Requirement: Beginning with the first line of the data below, reproduce every line unchanged, ending with the line that holds "const SERVICE_Z = 121;".

[START]

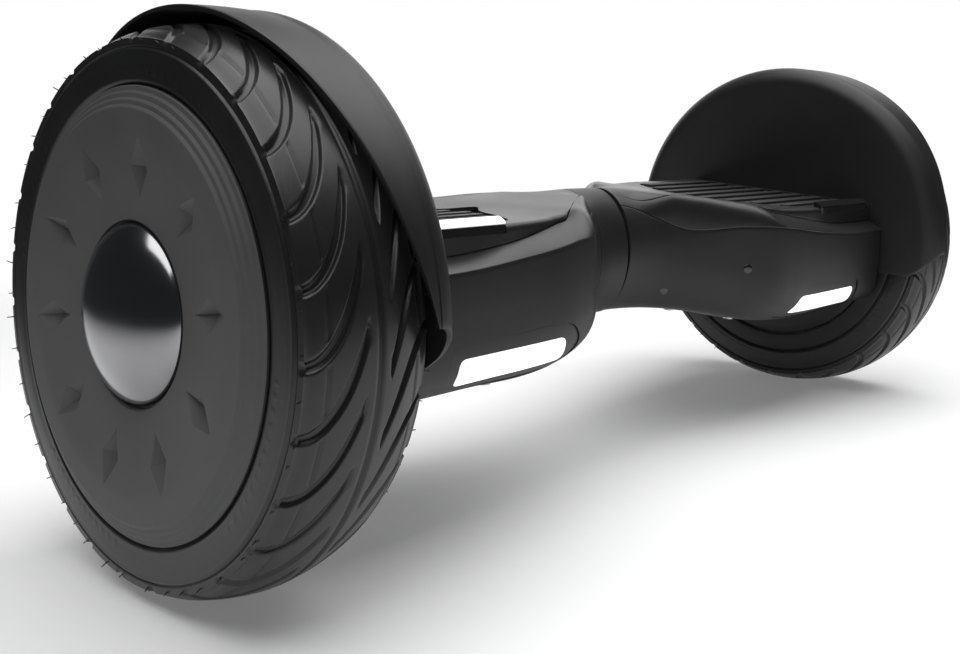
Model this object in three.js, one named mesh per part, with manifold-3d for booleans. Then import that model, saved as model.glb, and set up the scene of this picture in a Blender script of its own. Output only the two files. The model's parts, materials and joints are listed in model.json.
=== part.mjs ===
// Self-balancing hoverboard with two 10-inch pneumatic hub-motor wheels.
// Millimetres. The floor is z = 0, +X runs along the axle towards the right wheel, -Y is the front.
// Each half is designed on the +X side, with s = distance from the middle plane.
// The left half is its mirror image. At rest the right half is twisted nose-down about the axle.
import * as THREE from 'three';
import { mergeVertices } from 'three/addons/utils/BufferGeometryUtils.js';
import Module from 'manifold-3d';

const wasm = await Module();
wasm.setup();

// ---------- driving dimensions ----------
const TYRE_RADIUS = 127;
const TYRE_HALF_WIDTH = 31.5;
const TYRE_SIDES = 40;
const HALF_TRACK = 290;
const AXLE_Z = TYRE_RADIUS;
const REST_TWIST = THREE.MathUtils.degToRad(5.5);
const GAP = 0.35;
const SHELL_WALL = 3;
const BODY_END = 253.1;
const LEFT_SHELL_START = 24.5;
const RIGHT_SHELL_START = 9.5;
const COLLAR_END = 8;
const FENDER_RADIUS = 135;
const FENDER_WALL = 3;
const FENDER_FACE = 253.5;
const FENDER_EDGE_RADIUS = 13;
const SHAFT_RADIUS = 13;
const AXLE_RADIUS = 8;
const DECK_Z = 162;
const PAD = { s0: 104, s1: 248, halfDepth: 66, noseHalfDepth: 8, taperEnd: 150, thickness: 7 };
const STRIP = { s0: 168, s1: 246, y0: -81, y1: -73, z0: 153, z1: 165 };
const PANEL = { s0: 132, s1: 204, z0: 106, z1: 138, y0: 85.5, y1: 91 };
const BUTTON = { s: 150, radius: 7 };
const SOCKET = { s: 184, radius: 8.5 };
const SERVICE_Z = 121;

// ---------- colours ----------
const finish = (color, roughness, metalness = 0) =>
  new THREE.MeshStandardMaterial({ color, roughness, metalness });
const satinBlack = finish(0x232325, 0.45);
const glossBlack = finish(0x101012, 0.15);
const trimGrey = finish(0x3a3b3d, 0.3);
const rubber = finish(0x161616, 0.8);
const coverGrey = finish(0x303133, 0.5);
const darkChrome = finish(0x55565a, 0.2, 1);
const lampWhite = finish(0xf4f6f8, 0.3);
const lampRed = finish(0xa01010, 0.3);
const aluminium = finish(0xa5a8ac, 0.5, 1);
const steel = finish(0x8d8f93, 0.35, 1);
const copper = finish(0xb06a3a, 0.4, 1);
const boardGreen = finish(0x1d4a2c, 0.6);
const batteryBlue = finish(0x24406e, 0.6);

// ---------- solids, cuts and joins ----------
function solid(geometry) {
  const plain = geometry.clone();
  plain.deleteAttribute('normal');
  plain.deleteAttribute('uv');
  const merged = mergeVertices(plain, 1e-4);
  const mesh = new wasm.Mesh({
    numProp: 3,
    vertProperties: new Float32Array(merged.attributes.position.array),
    triVerts: new Uint32Array(merged.index.array),
  });
  const body = new wasm.Manifold(mesh);
  if (body.volume() > 0) return body;
  const index = mesh.triVerts.slice();
  for (let i = 0; i < index.length; i += 3) [index[i], index[i + 1]] = [index[i + 1], index[i]];
  const flipped = new wasm.Mesh({ numProp: 3, vertProperties: mesh.vertProperties, triVerts: index });
  return new wasm.Manifold(flipped);
}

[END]

Answer for the task:
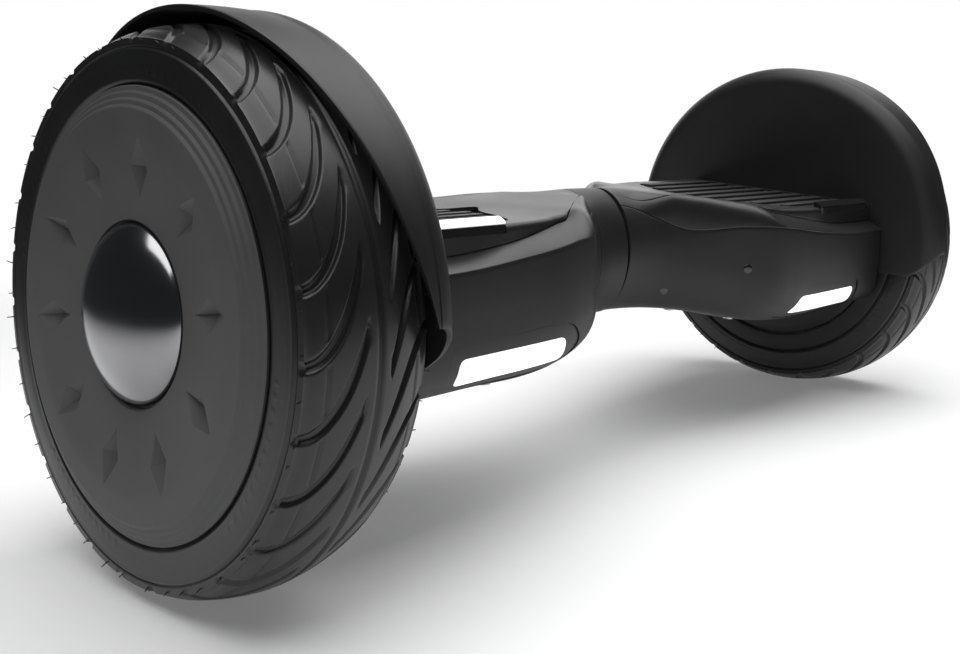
Model this object in three.js, one named mesh per part, with manifold-3d for booleans. Then import that model, saved as model.glb, and set up the scene of this picture in a Blender script of its own. Output only the two files. The model's parts, materials and joints are listed in model.json.
=== part.mjs ===
// Self-balancing hoverboard with two 10-inch pneumatic hub-motor wheels.
// Millimetres. The floor is z = 0, +X runs along the axle towards the right wheel, -Y is the front.
// Each half is designed on the +X side, with s = distance from the middle plane.
// The left half is its mirror image. At rest the right half is twisted nose-down about the axle.
import * as THREE from 'three';
import { mergeVertices } from 'three/addons/utils/BufferGeometryUtils.js';
import Module from 'manifold-3d';

const wasm = await Module();
wasm.setup();

// ---------- driving dimensions ----------
const TYRE_RADIUS = 127;
const TYRE_HALF_WIDTH = 31.5;
const TYRE_SIDES = 40;
const HALF_TRACK = 290;
const AXLE_Z = TYRE_RADIUS;
const REST_TWIST = THREE.MathUtils.degToRad(5.5);
const GAP = 0.35;
const SHELL_WALL = 3;
const BODY_END = 253.1;
const LEFT_SHELL_START = 24.5;
const RIGHT_SHELL_START = 9.5;
const COLLAR_END = 8;
const FENDER_RADIUS = 135;
const FENDER_WALL = 3;
const FENDER_FACE = 253.5;
const FENDER_EDGE_RADIUS = 13;
const SHAFT_RADIUS = 13;
const AXLE_RADIUS = 8;
const DECK_Z = 162;
const PAD = { s0: 104, s1: 248, halfDepth: 66, noseHalfDepth: 8, taperEnd: 150, thickness: 7 };
const STRIP = { s0: 168, s1: 246, y0: -81, y1: -73, z0: 153, z1: 165 };
const PANEL = { s0: 132, s1: 204, z0: 106, z1: 138, y0: 85.5, y1: 91 };
const BUTTON = { s: 150, radius: 7 };
const SOCKET = { s: 184, radius: 8.5 };
const SERVICE_Z = 121;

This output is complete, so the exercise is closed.